De ce fait, il apparaît difficilement compréhensible que le processus de ratification par la France de la convention d'Unidroit de 1995 sur les biens culturels volés ou illicitement exportés ne soit jamais allé jusqu'à son terme , alors qu'elle en avait pourtant été l'un des tout premiers signataires. Il s'agit d'un instrument de première importance pour la protection du patrimoine culturel, dont la France a déjà transposé la plupart des dispositions sous l'effet du droit européen, mais seulement en faveur des autres États membres de l'Union européenne.

Il est vrai que cette convention impose au propriétaire d'un bien meuble de prouver qu'il a fait preuve de diligence lors de l'acquisition de l'oeuvre, contrairement au droit français qui présume la bonne foi du propriétaire, avec le principe selon lequel « possession vaut titre ». Mais, comme l'avait souligné Pierre Lequiller, rapporteur, pour l'Assemblée nationale, du projet de loi de ratification de cette convention en 2001, « face au trafic d'oeuvres d'art et d'objets issus de fouilles illicites, l'application de ce principe conduit à favoriser le vol et le pillage ». Il avait précisé que « la présomption en faveur du possesseur dépossédé est une présomption simple qui pourra être combattue par tous moyens de preuve ». La convention d'Unidroit indique d'ailleurs un certain nombre de principes qui permettront de juger de la « diligence » de l'acheteur, parmi lesquels la consultation de « tout registre relatif aux biens culturels volés raisonnablement accessible » qui aurait pour vertu de contraindre les États à tenir des listes les plus complètes possibles de biens volés sur le plan national comme sur le plan international.

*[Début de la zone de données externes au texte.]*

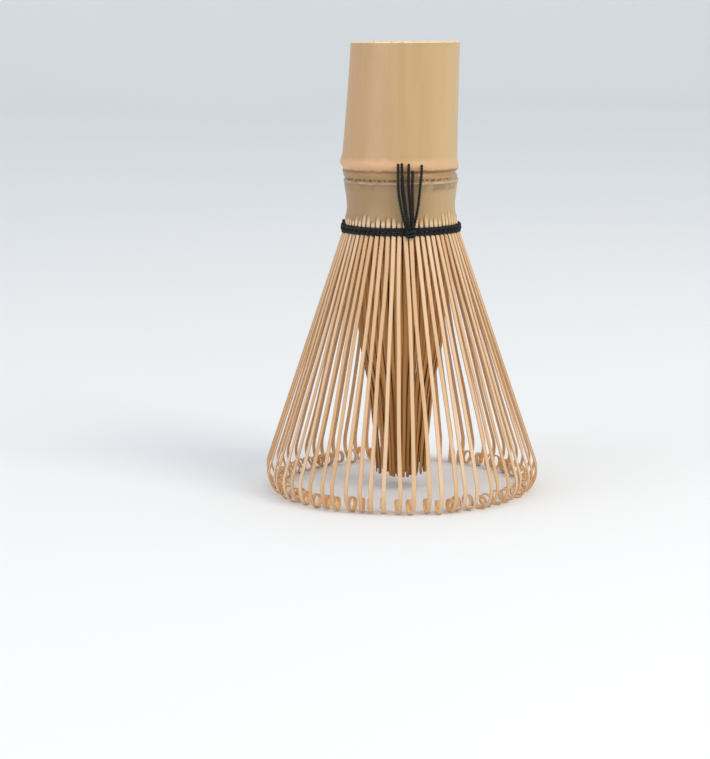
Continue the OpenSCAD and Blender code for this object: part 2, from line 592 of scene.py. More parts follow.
@dataclass
class InnerTines(Tines):
    """The bundle of inner tines: one ring down to mid height, and four layers from there to the tips.

    Attributes:
        root: radius and height of the roots.
        tip_r: radius that the outermost layer's tips reach.
        layers: how much further in each layer's tips reach.
        layer_spread: how much that varies from tine to tine.
        tip_spread: how much the tips' heights vary.
        sway: sideways bow of a tine.
        width: width at the root.
        tip_w: width at the tip.
        thickness: thickness at the root.
        seed: start of the random draws.
    """

    groups: int = 8
    bend_to: float = 18.0
    root: tuple[float, float] = (10.6, 58.4)
    tip_r: float = 5.6
    layers: tuple[float, ...] = (0.0, 1.9, 0.6, 2.8)
    layer_spread: Spread = Spread(0.0, 0.06)
    tip_spread: Spread = Spread(0.0, 0.5)
    sway: Spread = Spread(0.0, 0.14)
    width: float = 0.86
    tip_w: float = 0.62
    thickness: float = 0.44
    seed: int = 23

    def make(self) -> None:
        """Build the bundle.

        All tines follow one cone, side by side, down to where they no longer fit in one ring. From there
        each layer draws in further by its own depth, which it reaches at the tip.
        """
        source = np.random.default_rng(self.seed)
        n = self.count
        depth = np.array(self.layers)[np.arange(n) % len(self.layers)] + self.layer_spread.draw(source, n)
        low = self.sizes.inner_z + np.abs(self.tip_spread.draw(source, n))
        sway = self.sway.draw(source, n)
        share = np.linspace(0, 1, 26)
        root_r, root_z = self.root
        # The cone narrows evenly at first, most just past the middle, and least towards the tips.
        drawn_in = 0.27 * np.clip(share / 0.46, 0, 1)
        drawn_in = drawn_in + 0.45 * ease((share - 0.42) / 0.28) + 0.28 * ease((share - 0.62) / 0.38)
        cone = self.tip_r + (root_r - self.tip_r) * (1 - drawn_in)
        radius = cone - depth[:, None] * ease((share - 0.38) / 0.62)
        height = root_z + (low - root_z)[:, None] * share
        run = np.hypot(np.diff(radius, axis=1), np.diff(height, axis=1))
        whole = np.ones_like(radius)
        strips = Strips(
            angle=self.angles(),
            root=self.root,
            heading=np.arctan2(np.gradient(radius, axis=1), -np.gradient(height, axis=1)),
            length=np.concatenate([np.zeros((n, 1)), np.cumsum(run, axis=1)], axis=1),
            turn=np.zeros_like(radius),
            sway=sway[:, None] * np.sin(math.pi * share) * whole,
            half_w=(self.width + (self.tip_w - self.width) * ease((share - 0.6) / 0.4)) / 2 * whole,
            half_t=self.thickness / 2 * (1 - 0.3 * share) * whole,
            section=Section(sides=8, square=0.55),
        )
        values = strips.values(source.random(n))
        self.share_out(
            strips.rings(), values, "inner_tine_group_{}", "inner_tines_{}", "inner_group_{}", Slot.INNER
        )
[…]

Le rapporteur pour l'Assemblée nationale avait alors suggéré que la ratification de cette convention s'accompagne de dispositions législatives et réglementaires précisant son application au droit français, de manière à correctement défendre le possesseur de bonne foi , le protéger contre le risque d'une application rétroactive de cette convention, et lui garantir le paiement d'une indemnité s'élevant au montant de son entier préjudice. Il avait insisté pour que le juge veille, dans son interprétation, à ce qu'il n'y ait pas d'utilisation abusive de la notion « d'importance culturelle significative » du bien culturel par l'État requérant.

Assortie d'une loi d'application permettant de contenir les risques liés aux dispositions de cette convention, sa ratification pourrait donner davantage de poids à la France pour peser dans les discussions internationales en matière de lutte contre le trafic illicite de biens culturels.

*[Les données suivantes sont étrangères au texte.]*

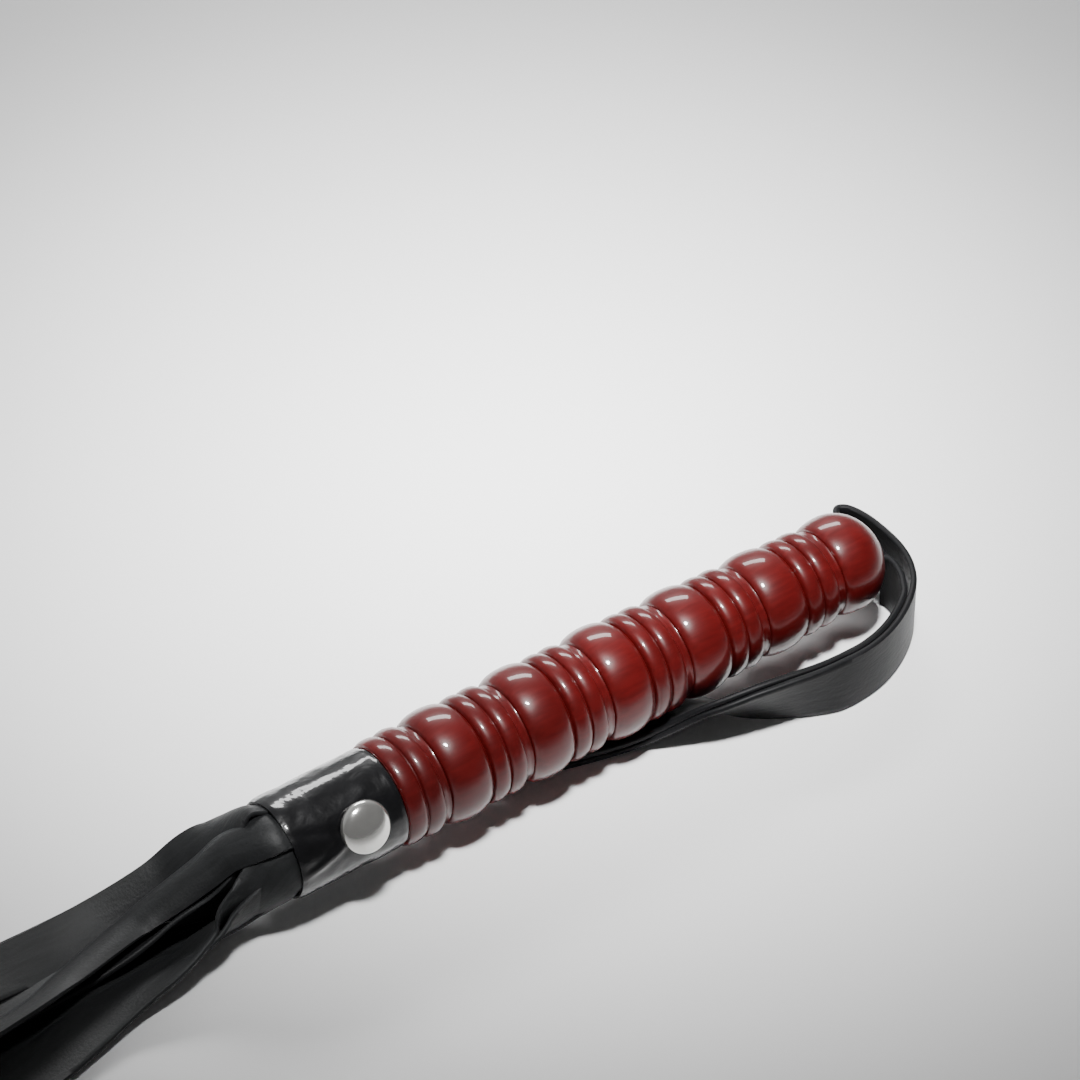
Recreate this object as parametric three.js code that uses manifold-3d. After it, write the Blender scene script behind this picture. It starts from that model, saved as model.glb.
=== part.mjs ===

Proposition n° 13 : Ratifier la convention d'Unidroit de 1995 sur les biens culturels volés ou illicitement exportés accompagnée d'éventuelles réserves d'interprétation et d'une loi d'application.

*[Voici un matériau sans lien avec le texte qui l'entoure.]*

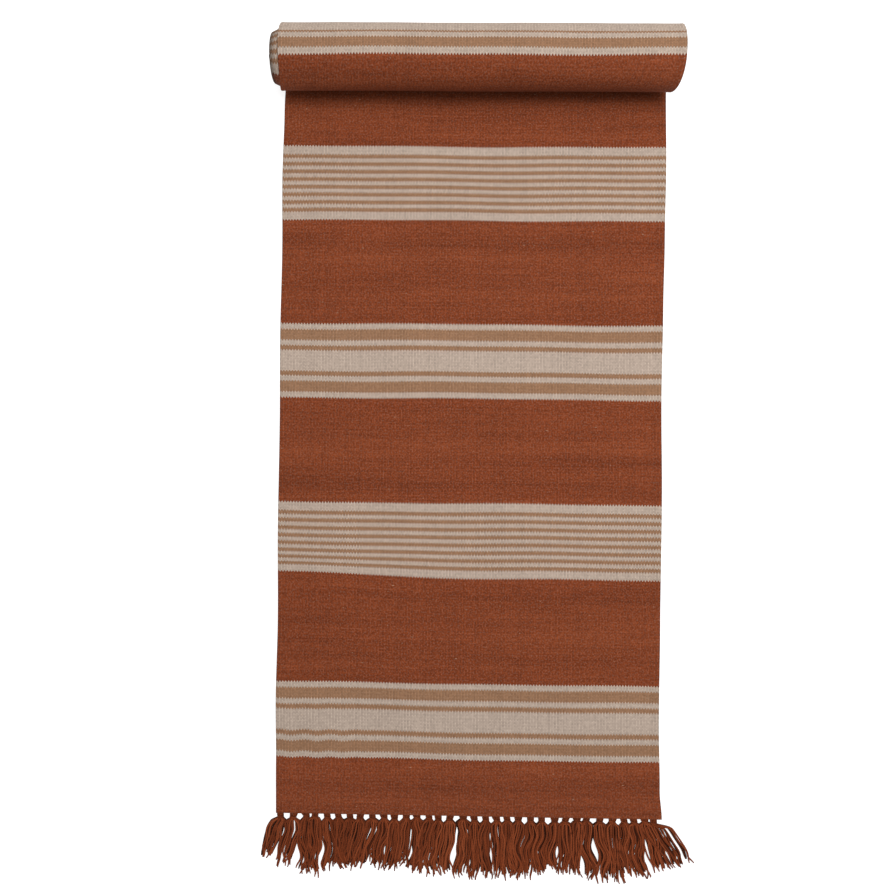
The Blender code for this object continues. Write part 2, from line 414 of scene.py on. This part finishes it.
def weft_beads():
    """Weft-faced plain weave: warps make ribs along the cloth, and each pick of weft shows as a bead on
    every other rib, so the beads of neighbouring ribs are half a pick apart and colours meet in teeth.

    Beads' number across and along come from rounding down, their height from two half sines, and the teeth
    from a triangle wave across every two ribs.
    """
    tree, given, out = group(
        "weft beads",
        (("Place", "Vector"), ("Rib", "Float", RIB), ("Pick", "Float", PICK), ("Tooth", "Float", TOOTH)),
        [(label, "Float") for label in ("Stripe place", "Height", "Over under", "Bead tone", "Rib tone")],
    )
    place = add(tree, "ShaderNodeSeparateXYZ", (given["Place"],)).outputs
    across = calc(tree, "DIVIDE", place[0], given["Rib"])
    rib = calc(tree, "FLOOR", across)
    odd = calc(tree, "MULTIPLY", calc(tree, "FLOORED_MODULO", rib, 2.0), 0.5)
    along = calc(tree, "ADD", calc(tree, "DIVIDE", place[1], given["Pick"]), odd)
    pick = calc(tree, "FLOOR", along)
    tooth = calc(tree, "SUBTRACT", calc(tree, "PINGPONG", calc(tree, "ADD", across, 0.5), 1.0), 0.5)
    tree.links.new(calc(tree, "MULTIPLY_ADD", tooth, given["Tooth"], place[1]), out["Stripe place"])
    over = calc(tree, "FLOORED_MODULO", calc(tree, "ADD", rib, pick), 2.0)
    over = calc(tree, "SUBTRACT", calc(tree, "MULTIPLY_ADD", over, 0.5, odd), 0.5)
    tree.links.new(over, out["Over under"])
    ridge = calc(tree, "SINE", calc(tree, "MULTIPLY", calc(tree, "FRACT", across), math.pi))
    bead = calc(tree, "SINE", calc(tree, "MULTIPLY", calc(tree, "FRACT", along), math.pi))
    bead = calc(tree, "MULTIPLY_ADD", calc(tree, "POWER", bead, 0.6), 0.55, 0.45)
    tree.links.new(calc(tree, "MULTIPLY", calc(tree, "POWER", ridge, 0.7), bead), out["Height"])
    for label, pair in (("Bead tone", (rib, pick)), ("Rib tone", (rib, 31.0))):
        cell = add(tree, "ShaderNodeCombineXYZ", pair).outputs[0]
        chance = add(tree, "ShaderNodeTexWhiteNoise", (cell,), noise_dimensions="2D").outputs["Value"]
        tree.links.new(chance, out[label])
    return tree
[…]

Se pose également la question de la responsabilité éthique des professionnels du marché de l'art pour garantir que leurs actions ne contribuent pas au trafic illicite de biens culturels, dans un contexte où les trafiquants montent des opérations de plus en plus sophistiquées et difficiles à détecter. Lors d'une table ronde consacrée à l'attractivité et la compétitivité juridiques du marché de l'art français, organisée conjointement par la commission de la culture et la commission des lois le 7 mars 2018, Marie-Christine Labourdette, ancienne directrice des musées de France, avait souligné la réglementation contraignante à laquelle les professionnels étaient assujettis : tenue obligatoire du livre de police, règles strictes en matière de transparence et de protection des consommateurs sous l'égide du Conseil des ventes volontaires permettant d'éviter le plus souvent la vente de biens contrefaits. Les marchands de gré à gré, les opérateurs de ventes volontaires et les commissaires-priseurs judiciaires sont par ailleurs soumis au dispositif de lutte anti-blanchiment et financement du terrorisme, dit « LAB/FT ».

Le marché de l'art paraît conscient que la transparence et le contrôle diligent de la provenance des objets proposés à la vente constituent aujourd'hui pour lui un enjeu également commercial. D'où l'importance, au-delà de la simple régulation, de développer des règles de bonnes pratiques et de renforcer les règles déontologiques, afin d'éviter que les scandales, qui sont le fait d'une minorité infime de praticiens, ne puissent continuer à venir entacher à tort le marché de l'art dans son ensemble.

L'OCBC évoque ainsi l'intérêt qu'il pourrait y avoir à adopter un statut de l'expert pour garantir l'indépendance de son travail par rapport aux autres acteurs, en particulier les marchands. L'une des seules règles actuellement en vigueur dans ce domaine concerne les conservateurs du patrimoine et les conservateurs territoriaux du patrimoine, dont le statut leur interdit de « se livrer directement ou indirectement au commerce ou à l'expertise d'oeuvres d'art et d'objets de collection ». Il s'agit d'une règle essentielle, au respect de laquelle il apparaît important de veiller.

Proposition n° 14 : Renforcer les obligations déontologiques des professionnels du marché de l'art dans l'objectif de la lutte contre le trafic illicite d'oeuvres d'art.


* 10 Loi n° 2016-731 du 3 juin 2016 renforçant la lutte contre le crime organisé, le terrorisme et leur financement, et améliorant l'efficacité et les garanties de la procédure pénale.